_Work to complete_. Select the lines that contain "None" and copy each of them.

Items from a dataset
* * * *

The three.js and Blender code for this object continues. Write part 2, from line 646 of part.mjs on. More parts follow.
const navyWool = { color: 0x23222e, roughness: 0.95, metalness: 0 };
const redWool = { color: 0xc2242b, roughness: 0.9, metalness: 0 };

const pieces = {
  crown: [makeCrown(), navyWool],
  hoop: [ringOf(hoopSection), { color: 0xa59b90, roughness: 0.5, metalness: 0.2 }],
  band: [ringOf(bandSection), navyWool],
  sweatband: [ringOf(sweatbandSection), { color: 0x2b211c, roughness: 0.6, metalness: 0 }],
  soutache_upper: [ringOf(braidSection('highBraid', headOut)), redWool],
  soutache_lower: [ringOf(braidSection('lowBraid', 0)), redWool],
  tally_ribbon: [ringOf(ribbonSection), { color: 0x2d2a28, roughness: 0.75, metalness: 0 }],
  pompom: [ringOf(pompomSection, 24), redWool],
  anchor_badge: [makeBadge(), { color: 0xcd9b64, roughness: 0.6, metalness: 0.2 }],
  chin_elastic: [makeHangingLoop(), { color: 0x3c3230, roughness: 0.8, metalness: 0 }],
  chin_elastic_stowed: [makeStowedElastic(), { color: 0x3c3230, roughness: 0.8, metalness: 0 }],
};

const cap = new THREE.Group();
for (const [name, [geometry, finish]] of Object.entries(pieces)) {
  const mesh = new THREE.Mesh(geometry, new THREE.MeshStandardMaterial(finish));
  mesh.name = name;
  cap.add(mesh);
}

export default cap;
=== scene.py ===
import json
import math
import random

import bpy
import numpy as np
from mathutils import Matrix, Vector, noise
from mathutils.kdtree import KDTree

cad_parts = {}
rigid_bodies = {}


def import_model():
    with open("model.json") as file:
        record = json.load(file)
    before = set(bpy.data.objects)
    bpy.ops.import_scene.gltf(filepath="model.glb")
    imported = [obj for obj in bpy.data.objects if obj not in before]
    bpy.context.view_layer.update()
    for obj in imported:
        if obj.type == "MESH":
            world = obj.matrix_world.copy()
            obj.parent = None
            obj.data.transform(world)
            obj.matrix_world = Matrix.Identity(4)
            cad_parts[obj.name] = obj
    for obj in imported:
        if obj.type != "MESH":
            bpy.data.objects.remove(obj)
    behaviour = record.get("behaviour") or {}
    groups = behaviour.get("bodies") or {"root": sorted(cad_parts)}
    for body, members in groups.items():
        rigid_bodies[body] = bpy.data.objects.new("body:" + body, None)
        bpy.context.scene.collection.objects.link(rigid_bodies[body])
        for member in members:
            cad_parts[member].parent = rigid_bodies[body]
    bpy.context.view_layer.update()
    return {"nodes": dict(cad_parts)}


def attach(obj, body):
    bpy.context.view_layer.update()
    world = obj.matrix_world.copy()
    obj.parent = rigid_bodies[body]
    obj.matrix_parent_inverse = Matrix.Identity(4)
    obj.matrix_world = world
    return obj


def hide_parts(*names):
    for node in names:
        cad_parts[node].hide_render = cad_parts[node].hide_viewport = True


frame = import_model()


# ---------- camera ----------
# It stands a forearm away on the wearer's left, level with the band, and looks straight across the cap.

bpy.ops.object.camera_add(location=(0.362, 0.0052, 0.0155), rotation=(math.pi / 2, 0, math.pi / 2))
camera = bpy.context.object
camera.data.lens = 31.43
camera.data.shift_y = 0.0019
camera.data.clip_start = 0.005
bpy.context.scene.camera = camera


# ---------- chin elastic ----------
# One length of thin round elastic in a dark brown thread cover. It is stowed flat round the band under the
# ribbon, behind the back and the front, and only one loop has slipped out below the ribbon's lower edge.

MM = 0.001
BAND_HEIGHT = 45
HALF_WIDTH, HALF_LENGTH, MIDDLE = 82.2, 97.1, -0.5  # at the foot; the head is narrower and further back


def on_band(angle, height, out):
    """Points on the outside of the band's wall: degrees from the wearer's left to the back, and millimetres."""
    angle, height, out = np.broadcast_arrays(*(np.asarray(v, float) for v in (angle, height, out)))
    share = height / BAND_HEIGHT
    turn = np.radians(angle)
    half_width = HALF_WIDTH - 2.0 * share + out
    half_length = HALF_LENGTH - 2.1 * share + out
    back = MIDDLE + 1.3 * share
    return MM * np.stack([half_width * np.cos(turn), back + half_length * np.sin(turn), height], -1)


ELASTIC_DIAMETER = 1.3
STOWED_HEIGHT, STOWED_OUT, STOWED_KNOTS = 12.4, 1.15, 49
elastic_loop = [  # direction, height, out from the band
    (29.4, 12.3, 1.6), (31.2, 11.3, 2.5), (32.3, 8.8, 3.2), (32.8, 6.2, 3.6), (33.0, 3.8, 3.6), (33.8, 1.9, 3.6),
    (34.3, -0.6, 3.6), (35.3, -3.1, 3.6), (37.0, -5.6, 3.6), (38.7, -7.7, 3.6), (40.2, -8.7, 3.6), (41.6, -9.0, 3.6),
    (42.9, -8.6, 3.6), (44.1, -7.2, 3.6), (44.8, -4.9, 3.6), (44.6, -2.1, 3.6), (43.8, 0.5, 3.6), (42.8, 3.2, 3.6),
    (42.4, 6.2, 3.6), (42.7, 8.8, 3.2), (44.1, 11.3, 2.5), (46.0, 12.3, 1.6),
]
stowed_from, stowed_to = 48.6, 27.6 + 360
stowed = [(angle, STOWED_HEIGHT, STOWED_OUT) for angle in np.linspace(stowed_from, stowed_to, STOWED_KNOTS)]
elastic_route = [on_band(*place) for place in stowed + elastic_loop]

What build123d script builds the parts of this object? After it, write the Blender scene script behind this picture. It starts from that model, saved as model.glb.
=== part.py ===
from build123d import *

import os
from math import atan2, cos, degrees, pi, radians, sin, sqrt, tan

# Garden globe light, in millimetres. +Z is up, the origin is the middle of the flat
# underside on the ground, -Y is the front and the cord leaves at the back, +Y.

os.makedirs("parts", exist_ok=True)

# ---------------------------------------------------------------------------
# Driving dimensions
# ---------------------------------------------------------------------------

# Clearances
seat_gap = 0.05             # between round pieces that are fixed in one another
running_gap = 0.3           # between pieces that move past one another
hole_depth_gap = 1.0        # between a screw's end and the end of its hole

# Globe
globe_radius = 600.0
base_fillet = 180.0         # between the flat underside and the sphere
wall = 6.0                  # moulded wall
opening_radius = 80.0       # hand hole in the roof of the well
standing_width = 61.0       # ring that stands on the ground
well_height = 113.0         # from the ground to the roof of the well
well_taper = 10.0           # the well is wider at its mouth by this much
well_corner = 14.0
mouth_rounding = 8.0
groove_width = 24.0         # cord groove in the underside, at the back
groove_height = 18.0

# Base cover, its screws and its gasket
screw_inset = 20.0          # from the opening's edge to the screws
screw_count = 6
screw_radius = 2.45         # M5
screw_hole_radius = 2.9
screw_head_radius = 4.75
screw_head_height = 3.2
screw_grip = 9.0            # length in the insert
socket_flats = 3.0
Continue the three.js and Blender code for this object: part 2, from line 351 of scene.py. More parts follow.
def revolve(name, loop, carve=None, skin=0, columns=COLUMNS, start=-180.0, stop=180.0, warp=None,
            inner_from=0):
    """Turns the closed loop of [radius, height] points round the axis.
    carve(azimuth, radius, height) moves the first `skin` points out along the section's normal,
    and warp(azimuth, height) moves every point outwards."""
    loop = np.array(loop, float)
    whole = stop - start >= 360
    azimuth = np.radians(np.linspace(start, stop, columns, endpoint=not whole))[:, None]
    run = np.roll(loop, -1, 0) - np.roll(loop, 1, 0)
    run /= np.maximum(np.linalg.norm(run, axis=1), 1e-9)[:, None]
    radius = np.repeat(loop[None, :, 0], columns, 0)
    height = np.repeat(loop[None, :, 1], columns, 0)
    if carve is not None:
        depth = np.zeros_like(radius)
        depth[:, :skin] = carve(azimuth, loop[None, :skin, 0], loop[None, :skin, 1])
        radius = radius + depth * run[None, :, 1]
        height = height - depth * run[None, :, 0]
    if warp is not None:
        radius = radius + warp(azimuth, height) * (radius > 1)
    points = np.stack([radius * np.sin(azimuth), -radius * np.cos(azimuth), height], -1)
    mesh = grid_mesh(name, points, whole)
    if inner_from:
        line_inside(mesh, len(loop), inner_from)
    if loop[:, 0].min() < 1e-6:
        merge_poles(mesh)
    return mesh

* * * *

_Exercise answer_.
            obj.parent = None
        rigid_bodies[body] = bpy.data.objects.new("body:" + body, None)
def revolve(name, loop, carve=None, skin=0, columns=COLUMNS, start=-180.0, stop=180.0, warp=None,
    azimuth = np.radians(np.linspace(start, stop, columns, endpoint=not whole))[:, None]
    run /= np.maximum(np.linalg.norm(run, axis=1), 1e-9)[:, None]
    radius = np.repeat(loop[None, :, 0], columns, 0)
    height = np.repeat(loop[None, :, 1], columns, 0)
    if carve is not None:
        depth[:, :skin] = carve(azimuth, loop[None, :skin, 0], loop[None, :skin, 1])
        radius = radius + depth * run[None, :, 1]
        height = height - depth * run[None, :, 0]
    if warp is not None:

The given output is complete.